E se o porteiro, ou guardião, dissesse, maternal e protetor: o destino nem sempre é o melhor, nem aquilo que se pensa que se deseja, nem o que se deseja de verdade ainda que sem conhecimento de causa, e sou eu que sei o que é melhor mesmo para você – e se o porteiro, ou guardião, que não estava ali para falar, quebrasse a regra de ouro do silêncio comum aos guardiões e porteiros e dissesse isso?
E se na porta houvesse a presença improvisada e absurda de um Manezinho do Bispo, que só fosse capaz de dar conselhos grandiloquentes, estapafúrdios e completamente inúteis, mas plenos de certa dignidade liberal da profissão na qual ninguém jamais pensara antes?
No momento mais decisivo da sua vida, se alguém lhe der algum tipo de conselho ou de repente você mesmo tenha que se pronunciar, o mais provável é que as palavras do momento mostrem bem pouco préstimo, ou pareçam bem carentes de beleza. O amor mesmo nasceu desses improvisos, filho da miséria com um deus embriagado, concebido numa festa já de muito esvaziada.

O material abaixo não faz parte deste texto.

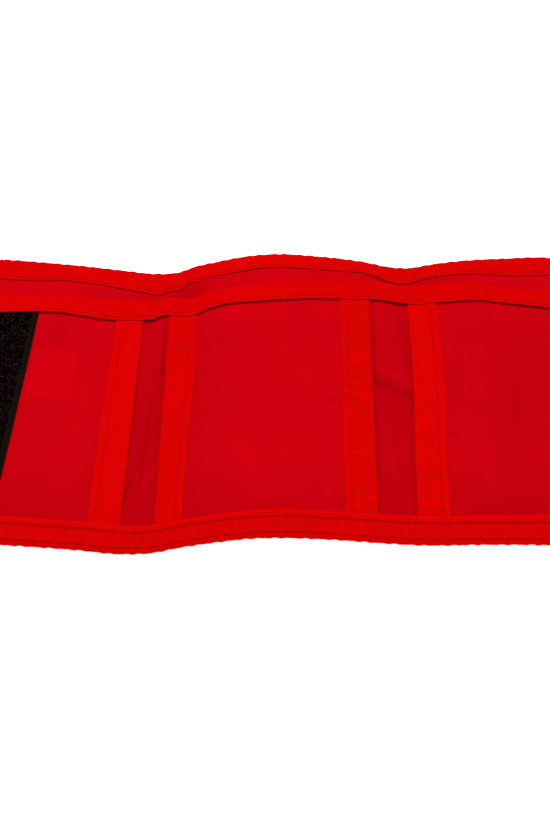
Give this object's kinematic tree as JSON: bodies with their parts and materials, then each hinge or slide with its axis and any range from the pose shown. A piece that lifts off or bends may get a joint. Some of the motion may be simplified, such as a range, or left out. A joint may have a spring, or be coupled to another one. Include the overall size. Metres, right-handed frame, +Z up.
{
  "type": "folding pocket band",
  "caption": "Soft cloth band, folding between panels, with a row of open-topped bellows pockets bound in ribbed tape and a hook-and-loop closure at its ends.",
  "frame": {"origin": "under the middle of the band, on the surface it lies on", "axes": "+X along the band, +Y from the closed bottom edge to the open top edge, +Z up out of the pocket side"},
  "size_m": [0.394, 0.125, 0.0148],
  "materials": {
    "cloth": "plain woven nylon",
    "gusset": "plain woven nylon",
    "tape": "ribbed tape",
    "loop": "fuzzy loop pile",
    "hook": "stiff hook pile",
    "label": "plain"
  },
  "bodies": {
    "panel_1": {"back_panel_1": "cloth", "top_binding_1": "tape", "bottom_binding_1": "tape", "end_binding_left": "tape", "gusset_1_right": "gusset"},
    "front_1": {"pocket_front_1": "cloth", "mouth_binding_1": "tape", "edge_tape_1_right": "tape", "mouth_bridge_1": "tape", "loop_strip": "loop", "pocket_label": "label"},
    "panel_2": {"back_panel_2": "cloth", "top_binding_2": "tape", "bottom_binding_2": "tape", "gusset_2_left": "gusset", "gusset_2_right": "gusset"},
    "front_2": {"pocket_front_2": "cloth", "mouth_binding_2": "tape", "edge_tape_2_left": "tape", "edge_tape_2_right": "tape", "mouth_bridge_2": "tape"},
    "panel_3": {"back_panel_3": "cloth", "top_binding_3": "tape", "bottom_binding_3": "tape", "gusset_3_left": "gusset", "gusset_3_right": "gusset"},
    "front_3": {"pocket_front_3": "cloth", "mouth_binding_3": "tape", "edge_tape_3_left": "tape", "edge_tape_3_right": "tape", "mouth_bridge_3": "tape"},
    "panel_4": {"back_panel_4": "cloth", "top_binding_4": "tape", "bottom_binding_4": "tape", "gusset_4_left": "gusset", "gusset_4_right": "gusset"},
    "front_4": {"pocket_front_4": "cloth", "mouth_binding_4": "tape", "edge_tape_4_left": "tape", "edge_tape_4_right": "tape", "mouth_bridge_4": "tape"},
    "panel_5": {"back_panel_5": "cloth", "top_binding_5": "tape", "bottom_binding_5": "tape", "gusset_5_left": "gusset", "end_binding_right": "tape", "hook_strip": "hook"},
    "front_5": {"pocket_front_5": "cloth", "mouth_binding_5": "tape", "edge_tape_5_left": "tape"}
  },
  "joints": [
    {"name": "fold_2_3", "type": "hinge", "parent": "panel_3", "child": "panel_2", "pos_m": [-0.04, 0, 0.00085], "axis": [0, -1, 0], "range_deg": [-50, 66], "deforming": ["mouth_bridge_2"]},
    {"name": "fold_1_2", "type": "hinge", "parent": "panel_2", "child": "panel_1", "pos_m": [-0.12, 0, 0.00085], "axis": [0, -1, 0], "range_deg": [-50, 66], "deforming": ["mouth_bridge_1"]},
    {"name": "fold_3_4", "type": "hinge", "parent": "panel_3", "child": "panel_4", "pos_m": [0.04, 0, 0.00085], "axis": [0, 1, 0], "range_deg": [-50, 66], "deforming": ["mouth_bridge_3"]},
    {"name": "fold_4_5", "type": "hinge", "parent": "panel_4", "child": "panel_5", "pos_m": [0.12, 0, 0.00085], "axis": [0, 1, 0], "range_deg": [-50, 66], "deforming": ["mouth_bridge_4"]},
    {"name": "mouth_1", "type": "hinge", "parent": "panel_1", "child": "front_1", "pos_m": [-0.16, -0.052, 0.0054], "axis": [1, 0, 0], "range_deg": [0, 10]},
    {"name": "mouth_2", "type": "hinge", "parent": "panel_2", "child": "front_2", "pos_m": [-0.08, -0.052, 0.0054], "axis": [1, 0, 0], "range_deg": [0, 10]},
    {"name": "mouth_3", "type": "hinge", "parent": "panel_3", "child": "front_3", "pos_m": [0, -0.052, 0.0054], "axis": [1, 0, 0], "range_deg": [0, 10]},
    {"name": "mouth_4", "type": "hinge", "parent": "panel_4", "child": "front_4", "pos_m": [0.08, -0.052, 0.0054], "axis": [1, 0, 0], "range_deg": [0, 10]},
    {"name": "mouth_5", "type": "hinge", "parent": "panel_5", "child": "front_5", "pos_m": [0.16, -0.052, 0.0054], "axis": [1, 0, 0], "range_deg": [0, 10]}
  ]
}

Antigas e sábias e morais tradições judaicas rezam que se deve buscar mais de uma solução para cada problema, que tudo deve ser visto por todos os ângulos possíveis, e algumas de suas discussões teológicas duravam séculos e tinham sua argumentação registrada em livros estruturalmente impossíveis de escrever em outra língua que não fosse o hebraico (a prova de que nada que se escreve visa a uma tradução: tudo que se diz já nasce sepultado no seu próprio idioma).

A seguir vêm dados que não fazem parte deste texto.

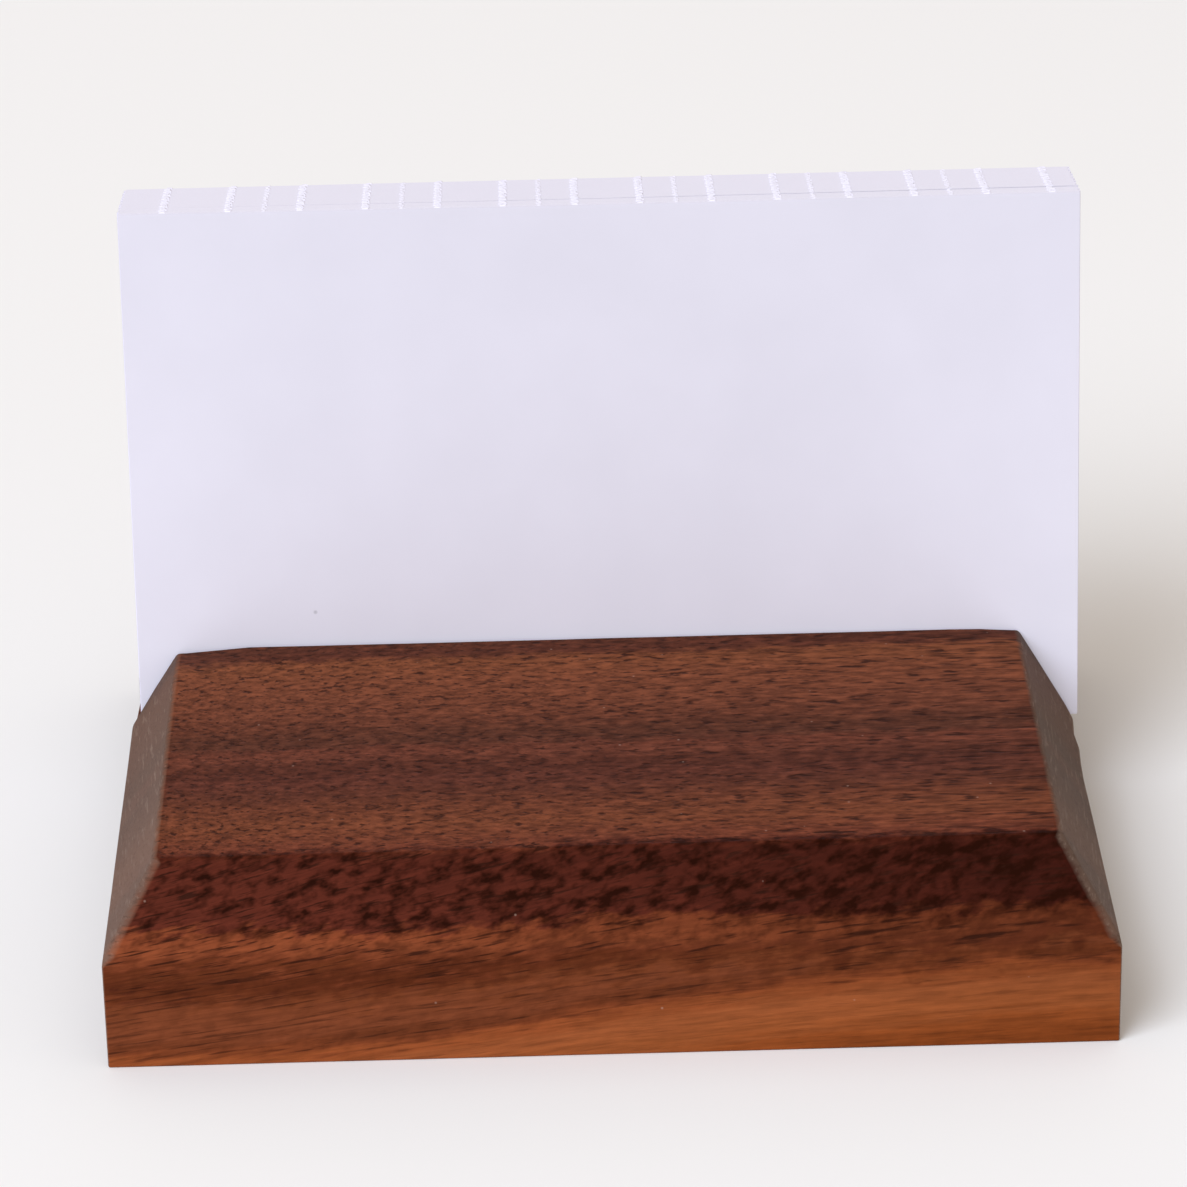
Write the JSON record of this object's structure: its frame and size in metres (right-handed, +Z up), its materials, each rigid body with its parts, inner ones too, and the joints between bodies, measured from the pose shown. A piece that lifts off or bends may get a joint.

Isso serviria para que a página de Kafka sobre a porta e porteiro virasse mais mil a cada década. Preciso de menos que isso (que os comendadores possíveis façam as primeiras dez páginas consequentes ainda esse semestre e não se fale mais no assunto): são outras portas que me interessam, e quero supor que estejam abertas ou que alguém abriu, como na proposição interessante e arrogante de Marinetti de que deixava atrás de si várias portas abertas que jamais atravessava.

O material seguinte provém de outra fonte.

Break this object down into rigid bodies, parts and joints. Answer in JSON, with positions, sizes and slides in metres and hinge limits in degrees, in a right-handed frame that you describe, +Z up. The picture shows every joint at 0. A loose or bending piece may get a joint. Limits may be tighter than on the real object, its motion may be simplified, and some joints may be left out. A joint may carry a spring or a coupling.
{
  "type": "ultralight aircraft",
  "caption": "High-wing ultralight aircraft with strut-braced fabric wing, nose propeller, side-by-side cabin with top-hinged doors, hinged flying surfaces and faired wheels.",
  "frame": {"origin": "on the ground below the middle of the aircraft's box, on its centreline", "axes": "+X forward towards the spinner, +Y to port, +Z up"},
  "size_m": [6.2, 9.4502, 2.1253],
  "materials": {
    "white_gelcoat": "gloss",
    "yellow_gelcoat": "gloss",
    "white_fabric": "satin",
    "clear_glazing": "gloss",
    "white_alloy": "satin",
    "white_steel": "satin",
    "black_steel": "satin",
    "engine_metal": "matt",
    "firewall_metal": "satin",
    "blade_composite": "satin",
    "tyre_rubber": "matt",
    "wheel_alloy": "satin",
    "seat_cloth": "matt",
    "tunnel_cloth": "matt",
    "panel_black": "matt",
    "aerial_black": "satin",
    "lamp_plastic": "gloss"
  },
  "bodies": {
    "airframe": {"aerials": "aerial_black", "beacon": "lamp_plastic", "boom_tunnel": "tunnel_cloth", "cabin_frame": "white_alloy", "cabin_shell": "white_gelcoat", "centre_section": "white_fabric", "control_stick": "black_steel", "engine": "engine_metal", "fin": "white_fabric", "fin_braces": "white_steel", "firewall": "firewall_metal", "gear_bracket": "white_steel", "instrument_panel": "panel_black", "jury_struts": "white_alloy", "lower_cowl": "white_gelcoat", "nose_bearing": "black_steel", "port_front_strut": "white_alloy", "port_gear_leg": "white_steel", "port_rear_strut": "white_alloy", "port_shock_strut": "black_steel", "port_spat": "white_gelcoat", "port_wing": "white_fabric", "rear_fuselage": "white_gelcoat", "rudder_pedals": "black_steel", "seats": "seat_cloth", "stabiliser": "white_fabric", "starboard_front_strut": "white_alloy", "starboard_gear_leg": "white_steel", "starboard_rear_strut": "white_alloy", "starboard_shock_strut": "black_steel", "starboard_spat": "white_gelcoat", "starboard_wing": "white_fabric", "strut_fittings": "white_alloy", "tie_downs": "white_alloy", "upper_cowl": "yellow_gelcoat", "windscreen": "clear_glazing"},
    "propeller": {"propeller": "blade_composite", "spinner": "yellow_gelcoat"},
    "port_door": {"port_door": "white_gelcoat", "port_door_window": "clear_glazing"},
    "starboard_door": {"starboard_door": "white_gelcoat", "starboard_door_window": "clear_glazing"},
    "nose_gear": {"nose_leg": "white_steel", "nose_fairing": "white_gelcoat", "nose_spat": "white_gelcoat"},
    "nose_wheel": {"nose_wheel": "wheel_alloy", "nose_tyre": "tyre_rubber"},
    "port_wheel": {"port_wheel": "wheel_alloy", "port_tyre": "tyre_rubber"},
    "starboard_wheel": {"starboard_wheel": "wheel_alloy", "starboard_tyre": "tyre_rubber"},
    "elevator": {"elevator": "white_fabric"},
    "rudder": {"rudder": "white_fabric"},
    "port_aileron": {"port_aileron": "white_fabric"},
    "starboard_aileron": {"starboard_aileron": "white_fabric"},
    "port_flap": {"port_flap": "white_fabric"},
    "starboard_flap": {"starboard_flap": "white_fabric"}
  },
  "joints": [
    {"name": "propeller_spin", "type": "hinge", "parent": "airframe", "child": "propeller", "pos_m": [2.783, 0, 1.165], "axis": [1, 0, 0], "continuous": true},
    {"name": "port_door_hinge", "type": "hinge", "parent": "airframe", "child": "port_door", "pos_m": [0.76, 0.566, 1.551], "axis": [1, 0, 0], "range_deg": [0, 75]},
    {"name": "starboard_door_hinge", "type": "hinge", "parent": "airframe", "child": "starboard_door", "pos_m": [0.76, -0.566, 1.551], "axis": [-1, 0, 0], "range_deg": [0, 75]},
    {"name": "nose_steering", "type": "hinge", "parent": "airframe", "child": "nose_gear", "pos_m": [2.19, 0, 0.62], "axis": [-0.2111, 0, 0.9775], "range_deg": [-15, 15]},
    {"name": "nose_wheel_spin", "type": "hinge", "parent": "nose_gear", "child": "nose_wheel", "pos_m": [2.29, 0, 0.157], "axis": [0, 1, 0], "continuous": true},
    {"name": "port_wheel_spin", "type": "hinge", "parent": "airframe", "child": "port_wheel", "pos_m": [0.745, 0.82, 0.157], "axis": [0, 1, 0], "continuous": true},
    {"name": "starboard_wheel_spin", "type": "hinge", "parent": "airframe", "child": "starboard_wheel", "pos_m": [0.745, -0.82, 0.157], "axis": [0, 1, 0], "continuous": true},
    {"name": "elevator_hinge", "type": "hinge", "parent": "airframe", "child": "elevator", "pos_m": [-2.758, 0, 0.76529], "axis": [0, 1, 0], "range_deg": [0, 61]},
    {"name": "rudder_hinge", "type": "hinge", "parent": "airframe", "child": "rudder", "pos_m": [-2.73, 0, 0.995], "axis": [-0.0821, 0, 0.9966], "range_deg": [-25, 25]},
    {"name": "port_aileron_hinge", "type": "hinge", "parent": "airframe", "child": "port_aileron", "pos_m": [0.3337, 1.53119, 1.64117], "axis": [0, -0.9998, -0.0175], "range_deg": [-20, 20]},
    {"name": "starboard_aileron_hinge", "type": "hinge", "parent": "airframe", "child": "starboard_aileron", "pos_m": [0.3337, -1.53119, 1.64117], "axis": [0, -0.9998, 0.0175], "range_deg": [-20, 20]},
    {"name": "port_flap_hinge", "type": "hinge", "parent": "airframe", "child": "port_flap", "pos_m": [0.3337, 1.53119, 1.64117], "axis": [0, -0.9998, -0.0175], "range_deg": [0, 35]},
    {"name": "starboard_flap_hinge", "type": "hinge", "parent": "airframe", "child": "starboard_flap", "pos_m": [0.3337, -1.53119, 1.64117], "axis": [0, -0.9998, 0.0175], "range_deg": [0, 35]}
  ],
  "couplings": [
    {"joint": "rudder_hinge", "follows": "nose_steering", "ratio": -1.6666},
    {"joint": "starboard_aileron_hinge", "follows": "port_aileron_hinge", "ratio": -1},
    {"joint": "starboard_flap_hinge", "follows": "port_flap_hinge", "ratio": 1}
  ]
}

Se lhe fosse dado, poeta, deparar com uma dessas portas que uma distração simulada do destino e do desejo tivesse deixado aberta, e ela aparecesse diante dos seus olhos transformada na água dessa folha de papel, num texto de evocação tão plena que ninguém lhe daria o perdão e a condescendência, a inimputabilidade de um ato poético, mas a cobrança social de um ato decisivo e responsável, um texto que fosse, autêntico, uma porta aberta como o convite de um diabo que se pudesse tocar com a mão e que verdadeiramente estaria lá para realizar desejos aos preço conhecido – e eis que ele está lá, disposto e tentador, e seu pensamento ou o pensamento de alguém foi mesmo capaz de arriscar tudo em nome de um pedido – ou pior, se nesse hino contra tudo estivesse justamente o último chamado convincente às verdadeiras revoluções de Deus, que são radicais e que não têm meio termo e que são a melhor coisa que pode acontecer, o correto, ao custo de acabar com o mundo pecador que conhecemos tão bem?
O poeta muita vez recua diante da porta que abriu: é o princípio da destruição do seu mundo e de coisas queridas e ele decide, com o coração, que não vai atravessar. E de nada adianta: a porta já está aberta, e são as coisas que se encontram do outro lado que vão invadir e corroer tudo. O trabalho renovador de certas destruições.
Toda ruptura fatual exige uma ruptura simbólica que, se não for efetuada, faz que tudo permaneça na verdade igual a antes. E que todo sangue derramado permaneça em vão, que todo sonho tenha a forma do se.